PRO: In-advance scheduling
By nature, tips are unreliable and vary by time, date, and shift. For example, working on a Tuesday afternoon in an upscale restaurant is dramatically different from working at the same place on a Saturday night. There is no ‘set’ amount of cash that must come in on one night, leaving tip-dependent staff to hope for a lucrative shift. Otherwise, FOH workers may have to pick up or drop extra shifts due to a change in their income.
Rather than frantically filling in holes in the schedule, owners and operators would be able to anticipate staff schedules weeks into the future. With consistent wages, employees will know exactly what to expect on their paychecks. This steadier form of income will allow them - and you - to think and plan further ahead.
PRO: Not just working ‘for the tips’
As the liaison between guests and the kitchen, wait staff members must manage customer feedback and complaints in addition to food service. Servers often endure harassment - verbal and otherwise - from guests and do not report it with the conception that they will receive a higher tip if they remain passive. An unsafe work environment will lead to higher burnout and turnover rates in staff members. (For more info on how to spot burnout in staff, click here.)
CON: Sticker shock
Getting rid of tipping could mean raising menu prices. This will most likely throw your guests off a bit, no matter how much you advertise the upcoming changes. For some, visually pricier menu items might be a deal breaker. They may feel like the value of their meal no longer warrants the new price tag, even if they are ultimately paying the same amount. Almost every restaurant that has made the switch has reported a dip in sales immediately after the change.
CON: Service doesn’t justify the charge
Because staff wages would be fixed, they may not be as motivated to provide the best service. They’re getting paid the same amount either way, so going that extra mile isn’t worth it for them in the short run.
By including gratuity, customers lose the power to decide how much or little to give. Some prefer to tip because they can choose the amount, whereas a gratuity-included model assumes that they pay a fixed percentage of the meal. Again, if the service that guests receive is not on par with the automatic service charge, they may opt for another dining spot.
Quick Tips for a No-Tips Policy:
Plan the switch: Make sure the restaurant and staff are ready for the change and anticipate possible shifts in revenue so that you can more readily respond to feedback once you make the transition.

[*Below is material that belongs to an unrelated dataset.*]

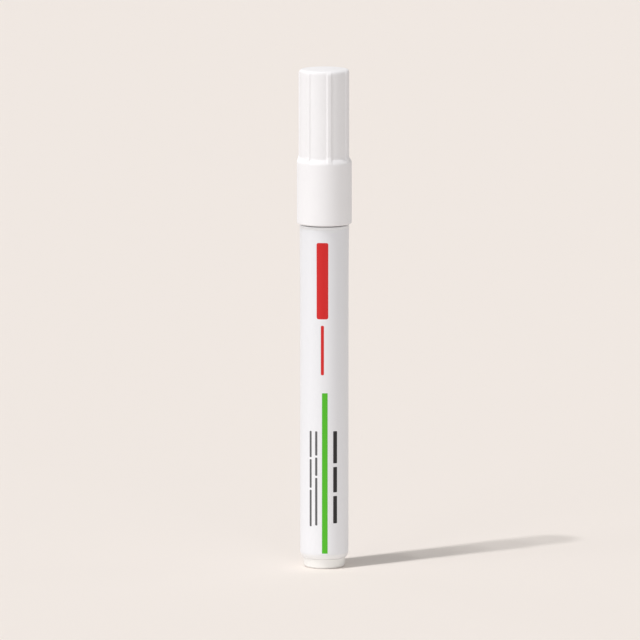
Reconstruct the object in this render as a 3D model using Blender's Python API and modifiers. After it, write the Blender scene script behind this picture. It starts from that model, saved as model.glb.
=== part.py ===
"""A nail primer pen: a round white barrel with a pressed-on ribbed cap over a felt applicator tip.

Pressing the tip opens a spring-loaded valve, which lets primer run from the barrel into the nose.
Metres, +Z up along the pen, which stands on its foot at the origin. The printed side faces -Y.
Radii build up from the tip outwards, and heights from the foot upwards.
"""

import math

import bmesh
import bpy

# Clearances
FIT_GAP = 0.0002          # radial, between pieces pressed together
SEAT_GAP = 0.0003         # along the axis, between a piece and its seat
SLIDE_GAP = 0.00025       # radial, between the cap and the collar that it slides on
VALVE_GAP = 0.0004        # radial, around the moving valve stem, where primer passes
FILM_GAP = 0.00005        # between the label film and the barrel
OVERRUN = 0.0005          # how far a cutter reaches past what it cuts

# Applicator tip
NIB_RADIUS = 0.0015
NIB_EXPOSED = 0.0047      # from the mouth of the nose to the point
NIB_POINT = 0.0022        # length of the rounded end
NIB_CHAMFER = 0.0003      # at its tail

# Valve stem, which carries the tail of the tip in a socket
STEM_RADIUS = 0.0009
SOCKET_DEPTH = 0.0015
SOCKET_WALL = 0.0008
SOCKET_FLOOR = 0.0011
STOPPER_RADIUS = 0.0019   # the disc at its lower end
STOPPER_HEIGHT = 0.0008
STOPPER_CHAMFER = 0.0004

# Soft washer between the stopper and the valve housing
SEAL_HEIGHT = 0.0007
SEAL_OVERHANG = 0.0001    # past the stopper

# Valve housing
HOUSING_WALL = 0.0006
HOUSING_DEPTH = 0.0095    # from the underside of its flange to its floor
HOUSING_FLOOR = 0.0010
HOUSING_FLANGE = 0.0008

# Gasket under the housing's flange
GASKET_HEIGHT = 0.0005
GASKET_SETBACK = 0.0001   # from both sides of the neck's rim

# Valve spring
SPRING_WIRE_RADIUS = 0.0002
SPRING_TURNS = 6
SPRING_TURN_POINTS = 10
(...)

Let everyone know what you’re up to: Have a level of transparency with guests as well as staff. Advertise the decision and alert customers to possible changes that may be coming to the menu. Post in on your restaurant’s website, broadcast it on social media, and put it up in the restaurant so that the transition won’t come as a surprise.
Assess where you can and cannot raise prices: Different menu items have different levels of elasticity when it comes to price changes. The price of a signature dish involving multiple elements, for example, will be easier to adjust than the price of a cup of coffee. Take a look at order patterns for certain dishes to see which ones are getting the best responses to the change.
Creatively adjust the menu: Elevated menu costs may decrease business, so think more about how to fully utilize resources to maximize revenue. Modify or add dishes to help customers adjust to the change in price; guests should feel like the cost of the dish matches the value of the meal they are receiving.
Have patience: Respond to customer and staff feedback, and know that it will definitely come whether you ask for it or not. Be prepared for initial dip in business; if sales continue to decline, it may make sense to go back to a system with tipping. Finally, If staff and guests are not as ready for the switch, wait before making a decision. Operations will run much more smoothly if everyone is on board!